One Thousand White Women is the story of May Dodd, a Chicago socialite from the 1800s, who signs on to the Federal government plan of Brides for Indians as a means to escape an insane asylum where her family has placed her because she had fallen in love with a man below her station. Through her journals May describes her life in the asylum and later her new life as a prairie bride of Chief Little Wolf of the Cheyennes. Along her journey she tells of her fellow brides who come from all walks of life. In return for their marriage to a Cheyenne and subsequent bearing of a mixed race baby or two, the government hopes to assimilate the Cheyennes into the white man’s culture. Along the way May meets an Army Captain and they fall in love but part, knowing that their love could never be.

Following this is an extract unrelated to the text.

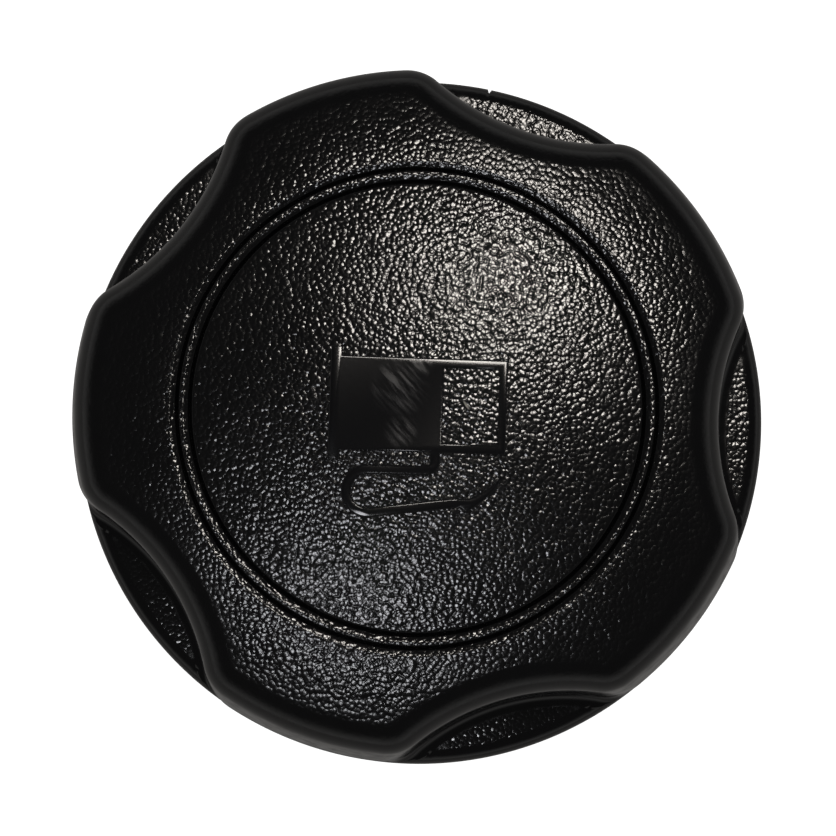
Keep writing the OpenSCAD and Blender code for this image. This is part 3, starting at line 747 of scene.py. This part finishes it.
@material("moulded polypropylene, grained", GRIP_COLOUR, 0.3, 1.49)
def grip_plastic(tree, shader, place):
    """Black polypropylene moulded in an etched tool: a fine pebble grain that breaks the light into
    sparks, dying out towards the edges, which stay smooth and satin."""
    grip = bpy.context.scene.cap_grip
    colour = shader.inputs["Base Color"].default_value = opaque(grip.colour)
    depth = add(tree, "Attribute", attribute_name="grain").outputs["Fac"]
    size = grip.grain_size / MM
    ripple = add(tree, NOISE, {"Vector": place, "Scale": PER_MM / (size * 0.8), "Detail": 0})
    cell = add(tree, "TexVoronoi", {
        "Vector": place, "Scale": PER_MM / size, "Smoothness": 0.25}, feature="SMOOTH_F1")
    pebble = add(tree, "MULTIPLY", add(tree, "MULTIPLY", cell, cell), -1.0)
    ripple = add(tree, "MULTIPLY", ripple, 0.35)
    height = add(tree, "ADD", pebble, ripple)
    # The tool's grain is shallower on the two hollows away from the gate.
    level = add(tree, "SeparateXYZ", place).outputs[2]
    toward = add(tree, "VectorMath", place, AWAY_FROM_GATE, operation="DOT_PRODUCT")
    beyond = add(tree, RANGE, toward.outputs["Value"], SHALLOW_FROM * MM, SHALLOW_TO * MM)
    low = add(tree, RANGE, level, (SHELF_Z + SHALLOW_LOW) * MM, (SHELF_Z + SHALLOW_HIGH) * MM, 1.0, 0.0)
    shallow = add(tree, "MULTIPLY", beyond, low)
    less_deep, less_rough = (
        add(tree, "SUBTRACT", 1.0, add(tree, "MULTIPLY", shallow, part)) for part in (0.6, 0.45))
    deep = add(tree, "MULTIPLY", depth, less_deep)
    fine = add(tree, NOISE, {"Vector": place, "Scale": PER_MM / 1.4, "Detail": 3})
    patch = add(tree, NOISE, {"Vector": place, "Scale": PER_MM / 9, "Detail": 3})
    blend = add(tree, "Mix", {
        0: depth, 2: add(tree, RANGE, fine, *NOISE_SPAN, 0.12, 0.28),
        3: add(tree, RANGE, patch, *NOISE_SPAN, 0.11, 0.14)})
    # a small pale mark beside the symbol
    near = add(tree, "Mapping", {
        "Vector": place, "Location": (5.4 * MM, 0.3 * MM, 46 * MM), "Rotation": (0, 0, math.radians(-55)),
        "Scale": (0.65 * MM, 0.14 * MM, 1)}, vector_type="TEXTURE")
    away = add(tree, "VectorMath", near, operation="LENGTH").outputs["Value"]
    fleck = add(tree, RANGE, away, 1.0, 0.6)
    satin = add(tree, "MULTIPLY", blend, less_rough)
    scuff = add(tree, "MULTIPLY", fleck, 0.4)
    return (fleck, colour, "#c8c4ba", add(tree, "MULTIPLY", height, deep),
            grip.grain_depth / MM, add(tree, "ADD", satin, scuff))


@material("moulded polypropylene, polished", SYMBOL_COLOUR, 0.4, 1.49)
def symbol_plastic(tree, shader, place):
    """The same plastic where the tool was polished: flat and satin, with faint slanting rub marks."""
    colour = shader.inputs["Base Color"].default_value = opaque(bpy.context.scene.cap_grip.symbol_colour)
    turned = add(tree, "Mapping", {
        "Vector": place, "Rotation": (0, 0, math.radians(-48)), "Scale": (7, 1, 1)}, vector_type="TEXTURE")
    rub = add(tree, NOISE, {"Vector": turned, "Scale": PER_MM / 0.45, "Detail": 3})
    worn = None
    for x, y, size in ((0.1, 4.6, 1.7), (-1.8, 2.0, 3.4), (-1.6, -2.8, 2.0)):
        middle = (x * MM, y * MM, SYMBOL_TOP * MM)
        away = add(tree, "VectorMath", place, middle, operation="DISTANCE").outputs["Value"]
        spot = add(tree, RANGE, away, size * MM, size * MM * 0.3)
        worn = spot if worn is None else add(tree, "MAXIMUM", worn, spot)
    mark = add(tree, "MULTIPLY", add(tree, RANGE, rub, 0.42, 0.68), worn)
    return (add(tree, "MULTIPLY", mark, 0.4), colour, "#3a3b42", rub, 0.001,
            add(tree, RANGE, mark, 0, 1, 0.1, 0.24))


@material("moulded acetal, black", "#151618", 0.42, 1.48)
def plug_plastic(tree, shader, place):
    """Black acetal off a spark-eroded tool: an even, very fine matt texture with faint flow shading."""
    flow = add(tree, NOISE, {"Vector": place, "Scale": PER_MM / 7, "Detail": 3, "Distortion": 0.6})
    return add(tree, RANGE, flow, 0.35, 0.65), "#131416", "#1b1c1f", (0.18, 1), 0.006, (flow, 0.36, 0.5)


@material("moulded nylon, glass filled", "#2b2d30", 0.5, 1.53)
def housing_plastic(tree, shader, place):
    """Dark grey glass-filled nylon: slightly lighter, with the short fibres showing as faint flecks."""
    fleck = add(tree, "TexVoronoi", {"Vector": place, "Scale": PER_MM / 0.3})
    share = add(tree, "MULTIPLY", add(tree, RANGE, fleck, 0.12, 0.02), 0.5)
    cloud = add(tree, NOISE, {"Vector": place, "Scale": PER_MM / 5, "Detail": 3})
    return share, "#292b2e", "#4b4e53", (0.25, 2), 0.008, (cloud, 0.44, 0.58)


@material("moulded acetal, natural", "#d9d6c9", 0.35, 1.48, {
    "Subsurface Weight": 0.25, "Subsurface Radius": (0.004, 0.0035, 0.003), "Subsurface Scale": 0.3})
def natural_acetal(tree, shader, place):
    """Uncoloured acetal: milky white and waxy, as sliding pieces are."""
    cloud = add(tree, NOISE, {"Vector": place, "Scale": PER_MM / 6, "Detail": 3, "Distortion": 0.4})
    return add(tree, RANGE, cloud, 0.35, 0.65), "#d3cfc0", "#e0ddd2", (0.2, 1), 0.003, (cloud, 0.3, 0.42)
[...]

May continues on her journey, assimilating into the life of the Cheyennes as the third wife of Chief Little Wolf, all the while keeping a set of notebooks that become her journals.

 

The descriptions of life on the prairie are both breathtaking and brutal. But through it all May begins to question which side is the real savage – Native American or white Christian. A detailed and fast booking book, it will appear to the reader that the journals they are reading are true although the author states up front that everything contained in the book is fiction based on the true fact that such a Brides for Indians program was proposed but never acted upon.

 

I loved the different ‘brides’ who, although stereotypical, give much needed diversity to the story. And although we see Chief Little Wolf as a proud and courageous warrior we soon learn that he is so much more. Finely researched, cleverly written, and engrossing the reader will find this story difficult to put down.